SHORT PROBLEM —
The listing below is to be output in its exact form.

▬▬▬▬▬▬

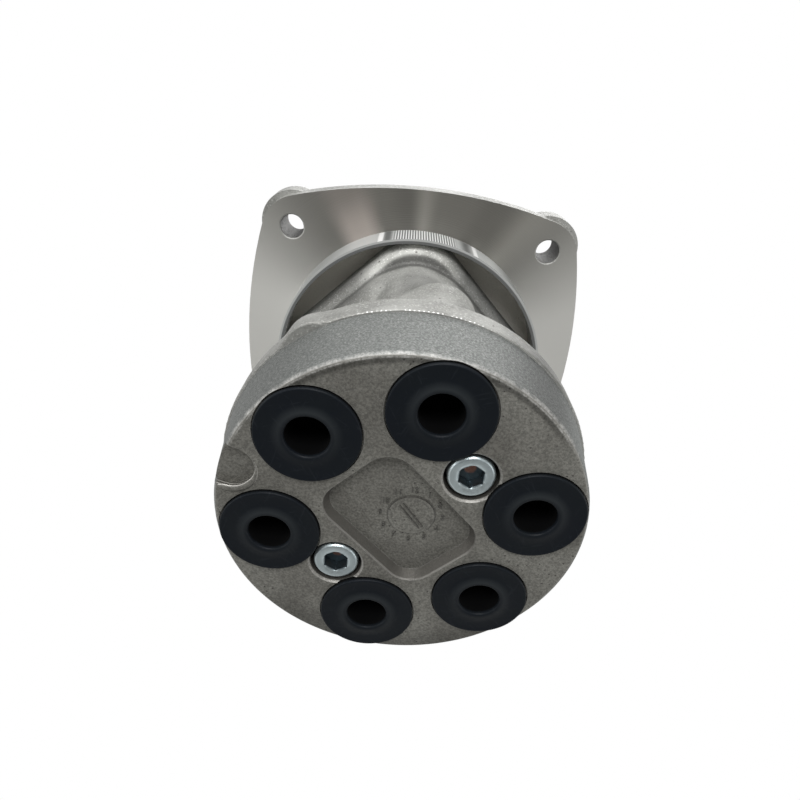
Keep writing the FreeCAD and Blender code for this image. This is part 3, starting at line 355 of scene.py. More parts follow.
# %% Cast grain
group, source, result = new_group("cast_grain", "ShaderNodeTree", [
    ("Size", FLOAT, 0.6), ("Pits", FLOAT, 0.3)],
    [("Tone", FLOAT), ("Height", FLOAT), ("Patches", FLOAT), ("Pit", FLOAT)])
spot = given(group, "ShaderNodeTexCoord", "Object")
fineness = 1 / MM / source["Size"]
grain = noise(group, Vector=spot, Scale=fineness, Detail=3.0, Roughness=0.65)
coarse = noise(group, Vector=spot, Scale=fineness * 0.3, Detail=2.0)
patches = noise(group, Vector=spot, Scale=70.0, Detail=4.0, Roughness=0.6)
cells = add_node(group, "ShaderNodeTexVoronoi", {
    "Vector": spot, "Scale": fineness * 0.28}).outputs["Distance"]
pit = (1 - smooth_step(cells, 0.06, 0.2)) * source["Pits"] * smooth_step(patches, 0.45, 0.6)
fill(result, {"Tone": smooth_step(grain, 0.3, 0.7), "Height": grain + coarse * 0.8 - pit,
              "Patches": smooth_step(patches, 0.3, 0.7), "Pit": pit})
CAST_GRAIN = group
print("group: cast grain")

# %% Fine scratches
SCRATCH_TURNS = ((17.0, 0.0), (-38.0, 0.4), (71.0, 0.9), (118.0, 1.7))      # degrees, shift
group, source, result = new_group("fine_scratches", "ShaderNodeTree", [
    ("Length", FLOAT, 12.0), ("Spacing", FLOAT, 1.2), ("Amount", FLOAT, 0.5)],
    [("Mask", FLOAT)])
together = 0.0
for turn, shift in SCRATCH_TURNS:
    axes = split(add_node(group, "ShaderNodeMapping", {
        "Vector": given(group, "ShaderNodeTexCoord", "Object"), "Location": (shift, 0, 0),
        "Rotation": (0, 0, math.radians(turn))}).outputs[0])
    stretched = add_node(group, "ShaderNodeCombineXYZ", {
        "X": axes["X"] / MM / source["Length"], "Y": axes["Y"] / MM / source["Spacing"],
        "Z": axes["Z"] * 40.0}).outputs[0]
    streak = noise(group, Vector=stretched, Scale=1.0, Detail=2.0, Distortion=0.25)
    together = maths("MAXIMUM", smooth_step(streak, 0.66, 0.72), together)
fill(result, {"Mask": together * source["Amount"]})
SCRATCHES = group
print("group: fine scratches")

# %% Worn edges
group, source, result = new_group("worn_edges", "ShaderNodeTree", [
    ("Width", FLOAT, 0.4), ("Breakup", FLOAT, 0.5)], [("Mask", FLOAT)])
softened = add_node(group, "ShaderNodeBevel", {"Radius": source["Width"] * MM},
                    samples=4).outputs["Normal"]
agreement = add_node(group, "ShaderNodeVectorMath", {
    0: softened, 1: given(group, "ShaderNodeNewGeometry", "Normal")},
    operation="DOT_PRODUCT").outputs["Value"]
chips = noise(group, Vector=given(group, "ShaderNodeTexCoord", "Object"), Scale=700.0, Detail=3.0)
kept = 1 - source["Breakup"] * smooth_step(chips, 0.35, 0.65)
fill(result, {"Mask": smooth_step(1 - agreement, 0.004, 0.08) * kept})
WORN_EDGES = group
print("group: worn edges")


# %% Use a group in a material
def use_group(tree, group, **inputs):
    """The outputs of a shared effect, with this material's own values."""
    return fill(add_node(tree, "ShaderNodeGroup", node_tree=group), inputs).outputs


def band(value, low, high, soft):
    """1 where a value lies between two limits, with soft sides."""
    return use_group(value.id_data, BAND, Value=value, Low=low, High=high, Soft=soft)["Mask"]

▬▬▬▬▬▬

SOLUTION —
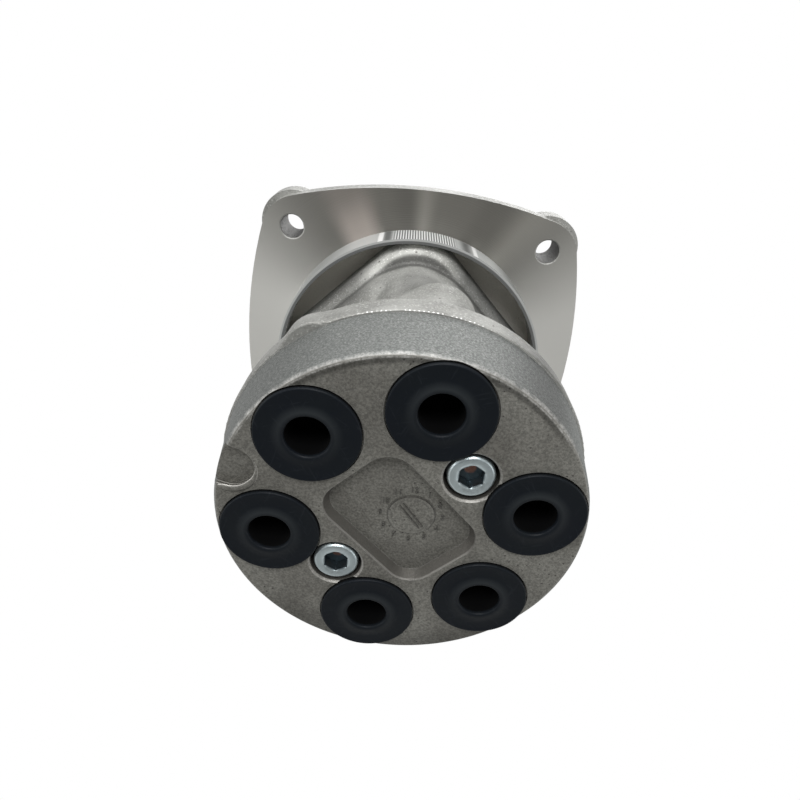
Keep writing the FreeCAD and Blender code for this image. This is part 3, starting at line 355 of scene.py. More parts follow.
# %% Cast grain
group, source, result = new_group("cast_grain", "ShaderNodeTree", [
    ("Size", FLOAT, 0.6), ("Pits", FLOAT, 0.3)],
    [("Tone", FLOAT), ("Height", FLOAT), ("Patches", FLOAT), ("Pit", FLOAT)])
spot = given(group, "ShaderNodeTexCoord", "Object")
fineness = 1 / MM / source["Size"]
grain = noise(group, Vector=spot, Scale=fineness, Detail=3.0, Roughness=0.65)
coarse = noise(group, Vector=spot, Scale=fineness * 0.3, Detail=2.0)
patches = noise(group, Vector=spot, Scale=70.0, Detail=4.0, Roughness=0.6)
cells = add_node(group, "ShaderNodeTexVoronoi", {
    "Vector": spot, "Scale": fineness * 0.28}).outputs["Distance"]
pit = (1 - smooth_step(cells, 0.06, 0.2)) * source["Pits"] * smooth_step(patches, 0.45, 0.6)
fill(result, {"Tone": smooth_step(grain, 0.3, 0.7), "Height": grain + coarse * 0.8 - pit,
              "Patches": smooth_step(patches, 0.3, 0.7), "Pit": pit})
CAST_GRAIN = group
print("group: cast grain")

# %% Fine scratches
SCRATCH_TURNS = ((17.0, 0.0), (-38.0, 0.4), (71.0, 0.9), (118.0, 1.7))      # degrees, shift
group, source, result = new_group("fine_scratches", "ShaderNodeTree", [
    ("Length", FLOAT, 12.0), ("Spacing", FLOAT, 1.2), ("Amount", FLOAT, 0.5)],
    [("Mask", FLOAT)])
together = 0.0
for turn, shift in SCRATCH_TURNS:
    axes = split(add_node(group, "ShaderNodeMapping", {
        "Vector": given(group, "ShaderNodeTexCoord", "Object"), "Location": (shift, 0, 0),
        "Rotation": (0, 0, math.radians(turn))}).outputs[0])
    stretched = add_node(group, "ShaderNodeCombineXYZ", {
        "X": axes["X"] / MM / source["Length"], "Y": axes["Y"] / MM / source["Spacing"],
        "Z": axes["Z"] * 40.0}).outputs[0]
    streak = noise(group, Vector=stretched, Scale=1.0, Detail=2.0, Distortion=0.25)
    together = maths("MAXIMUM", smooth_step(streak, 0.66, 0.72), together)
fill(result, {"Mask": together * source["Amount"]})
SCRATCHES = group
print("group: fine scratches")

# %% Worn edges
group, source, result = new_group("worn_edges", "ShaderNodeTree", [
    ("Width", FLOAT, 0.4), ("Breakup", FLOAT, 0.5)], [("Mask", FLOAT)])
softened = add_node(group, "ShaderNodeBevel", {"Radius": source["Width"] * MM},
                    samples=4).outputs["Normal"]
agreement = add_node(group, "ShaderNodeVectorMath", {
    0: softened, 1: given(group, "ShaderNodeNewGeometry", "Normal")},
    operation="DOT_PRODUCT").outputs["Value"]
chips = noise(group, Vector=given(group, "ShaderNodeTexCoord", "Object"), Scale=700.0, Detail=3.0)
kept = 1 - source["Breakup"] * smooth_step(chips, 0.35, 0.65)
fill(result, {"Mask": smooth_step(1 - agreement, 0.004, 0.08) * kept})
WORN_EDGES = group
print("group: worn edges")


# %% Use a group in a material
def use_group(tree, group, **inputs):
    """The outputs of a shared effect, with this material's own values."""
    return fill(add_node(tree, "ShaderNodeGroup", node_tree=group), inputs).outputs


def band(value, low, high, soft):
    """1 where a value lies between two limits, with soft sides."""
    return use_group(value.id_data, BAND, Value=value, Low=low, High=high, Soft=soft)["Mask"]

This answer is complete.